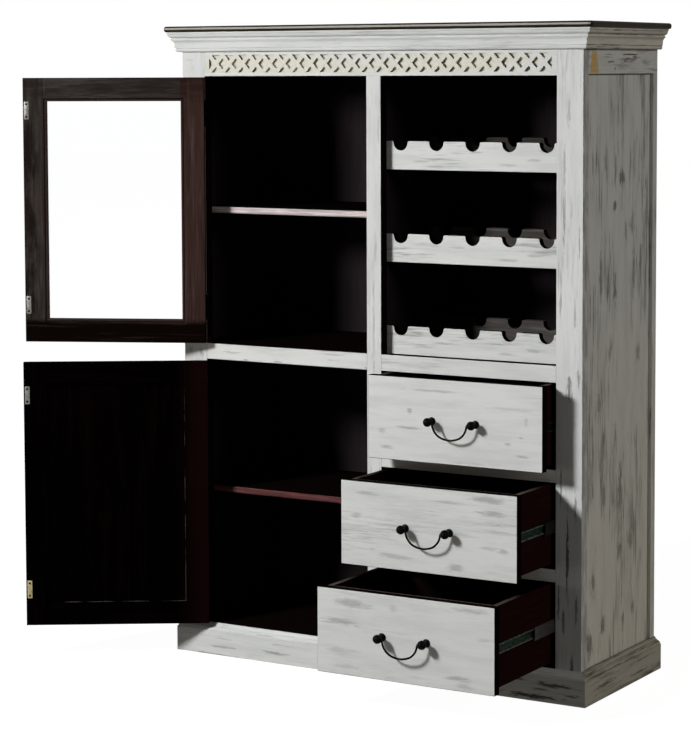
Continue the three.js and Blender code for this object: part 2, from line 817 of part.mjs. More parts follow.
// An open box on a raised bottom, with the slides' inner channels fixed to its sides.
function drawerBox(under, middle) {
  const x = [centreEdge + slideSpace, openingEdge - slideSpace];
  const y = [drawerFrontThickness, drawerFrontThickness + drawerBoxDepth];
  const low = under + drawerBoxLift;
  const high = under + drawerOpening - drawerGap - drawerBoxDrop;
  const inside = ([a, b]) => [a + drawerWall, b - drawerWall];
  const bottom = low + drawerBottomLift;
  const hollow = board(inside(x), inside(y), [bottom + drawerBottomThickness, high + overrun]);
  const below = board(inside(x), inside(y), [low - overrun, bottom]);
  let box = solid(board(x, y, [low, high])).subtract(solid(hollow)).subtract(solid(below));
  for (const [, wall, direction] of slideWalls) {
    box = box.add(solid(slideRun(innerSection, wall, direction, middle, y)));
  }
  return shaped(box);
}

// A post is bored on its inner side, where the ball is flattened, for the end of the bail.
function pullPost(inward) {
  const post = solid(turned(ballProfile(ballRadius, ballStandOff, rosetteRadius)));
  const flat = inward * ballFlat;
  const past = inward * (ballRadius + overrun);
  const floor = inward * (ballFlat - bailBoreDepth);
  const order = (a, b) => (a < b ? [a, b] : [b, a]);
  const reach = ballStandOff + ballRadius + overrun;
  const side = ballRadius + overrun;
  const shaving = board(order(flat, past), [-reach, overrun - ballStandOff + ballRadius], [-side, side]);
  const bore = barAlongX(order(floor, past), [-ballStandOff, 0], bailBoreRadius, turnedSides);
  return shaped(post.subtract(solid(shaving)).subtract(solid(bore)));
}

// The bail is one rod: a pin at each end, then a drooping curve between the two posts.
function bail() {
  const half = pullSpan / 2;
  const flat = half - ballFlat;
  const right = [[flat + bailPinDepth, 0], [flat, 0]];
  for (const [across, down] of bailShares) {
    right.push([across * half, down * half]);
  }
  const left = right.slice(0, -1).reverse().map(([x, z]) => [-x, z]);
  const places = [...right, ...left].map(([x, z]) => new THREE.Vector3(x, -ballStandOff, z));
  const path = new THREE.CatmullRomCurve3(places, false, 'centripetal');
  const section = new THREE.Shape();
  section.absarc(0, 0, bailRodRadius, 0, 2 * Math.PI, false);
  const rod = new THREE.ExtrudeGeometry(section, {
    steps: bailSteps,
    curveSegments: rodSides,
    extrudePath: path,
    bevelEnabled: false,
  });
  return shaped(solid(rod));
}

const drawersDrawnOut = [
  topDrawerOpenLength,
  middleDrawerOpenLength,
  drawerBoxDepth - bottomDrawerHeldLength,
];
drawerMiddles.forEach((middle, k) => {
  const number = k + 1;
  const under = middle - drawerOpening / 2;
  const drawnOut = drawersDrawnOut[k];
  const slideEnd = frameThickness + slideLength;
  for (const [side, wall, direction] of slideWalls) {
    addPiece(cabinet, `slide_cabinet_${side}_${number}`,
      slideRun(outerSection, wall, direction, middle, [frameThickness, slideEnd]), zincSteel);
  }

  const between = new THREE.Group();
  between.position.y = -drawnOut / 2;
  cabinet.add(between);
  const midStart = frameThickness + slideMidSetback;
  for (const [side, wall, direction] of slideWalls) {
    addPiece(between, `slide_mid_${side}_${number}`,
      slideRun(midSection, wall, direction, middle, [midStart, midStart + slideMidLength]), zincSteel);
  }

  const drawer = new THREE.Group();
  drawer.position.y = -drawnOut;
  cabinet.add(drawer);
  addPiece(drawer, `drawer_${number}_front`, drawerFront(under), whitePaint);
  addPiece(drawer, `drawer_${number}_box`, drawerBox(under, middle), darkWood);

  const pull = new THREE.Group();
  pull.position.set((centreEdge + openingEdge) / 2, 0, middle);
  drawer.add(pull);
  const postLeft = addPiece(pull, `pull_${number}_post_left`, pullPost(1), blackIron);
  postLeft.position.x = -pullSpan / 2;
  const postRight = addPiece(pull, `pull_${number}_post_right`, pullPost(-1), blackIron);
  postRight.position.x = pullSpan / 2;
  addPiece(pull, `pull_${number}_bail`, bail(), blackIron);
});

export default cabinet;
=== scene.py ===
"""Dresses a painted wine cabinet: worn white paint over dark wood, iron pulls, side slides, and a
pale studio."""

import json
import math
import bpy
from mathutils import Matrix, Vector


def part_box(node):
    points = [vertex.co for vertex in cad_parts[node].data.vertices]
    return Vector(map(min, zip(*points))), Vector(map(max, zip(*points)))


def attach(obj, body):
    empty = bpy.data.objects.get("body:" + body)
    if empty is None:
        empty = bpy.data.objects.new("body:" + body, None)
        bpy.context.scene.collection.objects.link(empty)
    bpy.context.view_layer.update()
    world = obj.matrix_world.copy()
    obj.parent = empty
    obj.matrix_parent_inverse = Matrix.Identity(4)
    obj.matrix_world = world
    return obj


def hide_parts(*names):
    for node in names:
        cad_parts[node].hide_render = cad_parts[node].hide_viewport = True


bl_info = {
    "name": "Painted Wine Cabinet",
    "version": (1, 0, 0),
    "blender": (4, 5, 0),
    "location": "3D View > Sidebar > Cabinet",
    "description": "Finishes and fittings of a painted wine cabinet with doors, drawers and bottle rails",
    "category": "Add Mesh",
}

from collections import namedtuple

import bmesh
import bpy
from bpy.props import FloatProperty, FloatVectorProperty, IntProperty, PointerProperty
from mathutils import Matrix, Vector

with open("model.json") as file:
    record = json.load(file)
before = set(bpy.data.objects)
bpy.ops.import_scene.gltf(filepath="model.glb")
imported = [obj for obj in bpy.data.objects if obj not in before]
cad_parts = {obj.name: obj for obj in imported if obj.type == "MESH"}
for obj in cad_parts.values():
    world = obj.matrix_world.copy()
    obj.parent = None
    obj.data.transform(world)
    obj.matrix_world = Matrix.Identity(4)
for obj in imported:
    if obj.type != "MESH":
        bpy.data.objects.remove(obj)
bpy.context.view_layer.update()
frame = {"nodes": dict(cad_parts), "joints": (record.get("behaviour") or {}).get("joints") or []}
nodes = frame["nodes"]
joints = {joint["name"]: joint for joint in frame["joints"]}

# The cabinet's own planes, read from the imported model, and the depth of the sides' sunk panels.
front_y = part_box("stile_center")[0].y
left_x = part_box("side_left")[0].x
right_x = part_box("side_right")[1].x
panel_depth = 0.009

# A door as it lies about its hinge pin: its width, its outer face, its thickness and its framing.
door_width = 0.464
door_face = 0.0045
door_thickness = 0.022
door_member = 0.0595


def colour_prop(name, description, default):
    return FloatVectorProperty(
        name=name, description=description, subtype="COLOR", size=3, min=0.0, max=1.0, default=default
    )


def length_prop(name, description, default):
    return FloatProperty(
        name=name, description=description, subtype="DISTANCE", unit="LENGTH", min=0.0, default=default
    )


def count_prop(name, description, least, default):
    return IntProperty(name=name, description=description, min=least, default=default)


def power_prop(name, description, default):
    return FloatProperty(name=name, description=description, unit="POWER", min=0.0, default=default)


def strength_prop(name, description, default):
    return FloatProperty(name=name, description=description, min=0.0, default=default)


class PaintSettings(bpy.types.PropertyGroup):
    paint: colour_prop("Paint", "White paint where it is whole", (0.64, 0.65, 0.635))
    thin_paint: colour_prop("Thin paint", "White paint where it lies thin", (0.56, 0.572, 0.567))
    # this grey is also painted shade: the line round the sides' sunk panels and the lines along the
    # mouldings' quirks
    rubbed: colour_prop("Rubbed", "Grey left where the paint is rubbed through", (0.075, 0.078, 0.078))
    ivory: colour_prop("Ivory", "Paint on the carved strips", (0.66, 0.645, 0.56))
    bare_wood: colour_prop("Bare wood", "Wood where a chip of paint is gone", (0.62, 0.4, 0.13))
    streak_cover: FloatProperty(
        name="Streaks", description="How much of the paint is rubbed in streaks", subtype="FACTOR",
        min=0.0, max=1.0, default=0.5)
    edge_wear: length_prop("Edge wear", "How far the rubbed edges reach in", 0.0012)


class WoodSettings(bpy.types.PropertyGroup):
    # near black beyond a stain: the inside's dark stain, darkened further as painted shade
    inside: colour_prop("Inside", "Stain on the inside of the cabinet", (0.004, 0.0022, 0.002))
    door_stain: colour_prop("Door stain", "Reddish stain by the upper door's hinges", (0.036, 0.0195, 0.0165))
    door_grey: colour_prop("Door grey", "Greyed stain on the rest of the glazed door", (0.036, 0.029, 0.026))
    door_dark: colour_prop("Door dark", "Darkest stain on the glazed door", (0.0035, 0.0017, 0.0012))
    door_rub: colour_prop("Door rub", "Rubbed grain on the glazed door", (0.11, 0.105, 0.1))
    # near black beyond a stain: darkened as painted shade on the panelled door's inner face and the lower
    # middle wall
    panel_stain: colour_prop("Panel stain", "Stain on the panelled door", (0.0008, 0.0004, 0.0004))
    drawer_stain: colour_prop("Drawer stain", "Stain on the drawer sides", (0.014, 0.0042, 0.0034))
    # partly wear, partly painted light: the lit top edges of the drawer sides
    drawer_edge_wear_and_light: colour_prop("Drawer edge", "Rubbed top edge of the drawer sides", (0.09, 0.072, 0.062))
    lining: colour_prop("Lining", "Stain on the inner side of the panels", (0.02, 0.016, 0.018))
    rear_rail: colour_prop("Rear rail", "Thin stain on the rear bottle rails", (0.04, 0.036, 0.034))
    top: colour_prop("Top", "Waxed top board", (0.022, 0.016, 0.012))
    shelf_edge: colour_prop("Shelf edge", "Rubbed front edge of the upper shelf", (0.74, 0.65, 0.66))
    shelf_red: colour_prop("Shelf red", "Reddish front edge of the lower shelf", (0.13, 0.05, 0.05))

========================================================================

--- Task requirements ---
Look through the material above and print exactly the lines from the one containing "const pull = new THREE.Group();" to the one containing "points = [vertex.co", both included, and nothing more.

--- Task answer ---
  const pull = new THREE.Group();
  pull.position.set((centreEdge + openingEdge) / 2, 0, middle);
  drawer.add(pull);
  const postLeft = addPiece(pull, `pull_${number}_post_left`, pullPost(1), blackIron);
  postLeft.position.x = -pullSpan / 2;
  const postRight = addPiece(pull, `pull_${number}_post_right`, pullPost(-1), blackIron);
  postRight.position.x = pullSpan / 2;
  addPiece(pull, `pull_${number}_bail`, bail(), blackIron);
});

export default cabinet;
=== scene.py ===
"""Dresses a painted wine cabinet: worn white paint over dark wood, iron pulls, side slides, and a
pale studio."""

import json
import math
import bpy
from mathutils import Matrix, Vector


def part_box(node):
    points = [vertex.co for vertex in cad_parts[node].data.vertices]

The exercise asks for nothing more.